I spent several hours thinking through everything I knew about Obama, talking it over with my wife. I came up with virtually no evidence, other than a lack of pre-Michelle girlfriends (he didn't meet Michelle until he was almost 28), except for one white serious girlfriend, whom he shoves away because she is white. My wife was even more convinced than I was that the Obama-is-gay theory was a dead-end.

But, it has lived on among people less informed about Obama's life.

Now, Vanity Fair is publishing an excerpt from David Maraniss' latest biography of Obama. It's pretty dull stuff, but it identifies by name two white girlfriends from his New York years, and includes diary excerpts and letters. David Remnick had earlier recounted that Obama had a white girlfriend in his later Chicago years, an anthropology grad student at the U. of Chicago (sounds pretty Freudian!). Obama admitted to Maraniss that the lone white girlfriend in Dreams from My Father is a composite of several. 

So, Obama sounds like a fairly average heterosexual. 

One thing that's clear from the article if you read it with a more hard-headed approach than Maraniss brings is that marrying Michelle instead of earlier white girlfirends was crucial to Obama's ambition to be a black politician. But, we already knew that.
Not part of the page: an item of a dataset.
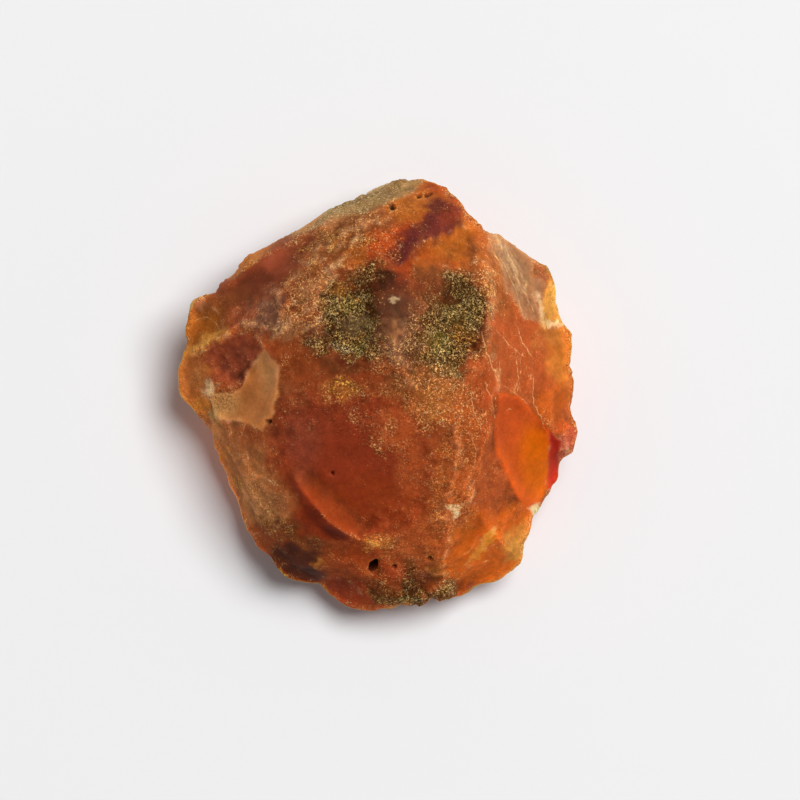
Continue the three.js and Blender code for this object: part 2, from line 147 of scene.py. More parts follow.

Genevieve and Barack talked about race quite often, as part of his inner need to find a sense of belonging. She sympathized and encouraged his search for identity. If she felt like an outsider, he was a double outsider, racial and cross-cultural. He looked black, but was he? He confessed to her that at times “he felt like an imposter. Because he was so white. There was hardly a black bone in his body.” At some point that summer she realized that, “in his own quest to resolve his ambivalence about black and white, it became very, very clear to me that he needed to go black.”

 

By the way, I've long been fascinated by the questions raised by this picture:

 

What if second husband Lolo Soetoro had decided to insist, out of patriarchal amour propre, that Barry was his own biological son? Stranger things have happened in families. It would strike me that the difference in hair would be the main stumbling block to getting away with this. Say he then concocted a story to add plausibility to his claim to paternity that his family had some wooly-haired Papuan ancestors from West Irian in Indonesian New Guinea. 

Assume the story worked and that Barry Soetoro, along with everybody at Punahou, believed he was just some kind of a funny looking white-East Asian-Melanesian mixed race kid. Would he be president today?

Of course not. 

The career of a Barry Soetoro who didn't call himself black would probably have been a lot like that of his half-sister Maya, a semi-employed soft subject Ph.D.

Putting my reductionist hat on, we can conclude from the spectacular career of Barack Obama that in 21st century America, being black is highly advantageous, all else being equal. Sadly, acting black continues to correlate with self-destructiveness.